The monolith of brick and limestone towers over the grounds below, awe-inspiring and formidable. At just shy of the century mark, the old beauty queen, fresh off of an unprecedented restoration, is as commanding and elegant as she was when she was built. After so many years, she has no shortage of stories to tell, some of which seem to not have reached their conclusion. The sound of a long-lost cat scratching at the door can be heard in the middle of the night. A forlorn World War II soldier can be seen wandering the halls. Pianos start playing in the grand ballroom with no one around to push the keys. Whether they remain to deal with some unfinished business or simply because they weren’t quite ready for the party to end, some of the guests of yore have never truly checked-out.

 

Cavalier Hotel

For several years before its renovation began, the Cavalier Hotel would close to guests during the winter months, before reopening again in the spring.  While phone calls at all hours of the night from guests are nothing new for receptionists working the late shift, when the hotel is presumed to be empty, persistent calls from the sixth floor in the dead of night are a little strange –  especially when nothing can be heard on the other end but the distant warble of jazz. Night watchmen would be sent to check on the rooms that were calling, only to find them empty.

It turns out that the sixth floor is a particular hotbed for hair-raising haunts. In 1929, the founder of Coors Brewing Company, Adolph Coors’s lifeless body was discovered on the grounds of the hotel, after having checked in to his sixth story guest room earlier in the week. Since that fateful night, the front desk has received many reports of peculiar occurrences from inside the room; random unexplained cold spots; windows opening in the dead of night; even voices and shuffling sounds coming from the corner of the dark room.  If you’re looking to avoid ghosts, you might want to keep climbing once you get to the sixth floor. Perhaps this is why many guests have reported encountering a kindly older bellman on the stairs leading up from the fifth floor, warning of ghosts up ahead. The problem? The Cavalier hasn’t employed any bellboys that match his description in decades.

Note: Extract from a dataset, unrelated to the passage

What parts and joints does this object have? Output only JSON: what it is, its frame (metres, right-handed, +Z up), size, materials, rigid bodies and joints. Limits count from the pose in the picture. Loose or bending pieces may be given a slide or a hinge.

The historic hotel stands tall today as a time capsule of opulence and grandeur. In the early years, her halls were filled with the traffic of society’s elite. Presidents, movie stars, writers, musicians and even old Scarface himself, all made their way up the hill across the Atlantic to be immersed in her elegance and to see and be seen.  Her walls reverberated with the distant silky whirr of Gershwin emanating from the grand ballroom, while the subtle suggestion of cigar smoke lingered overhead in a fragrant haze. It was hard for guests not to be enraptured by her mystique and even harder to leave when the band stopped playing. Perhaps, that’s why some of them never did.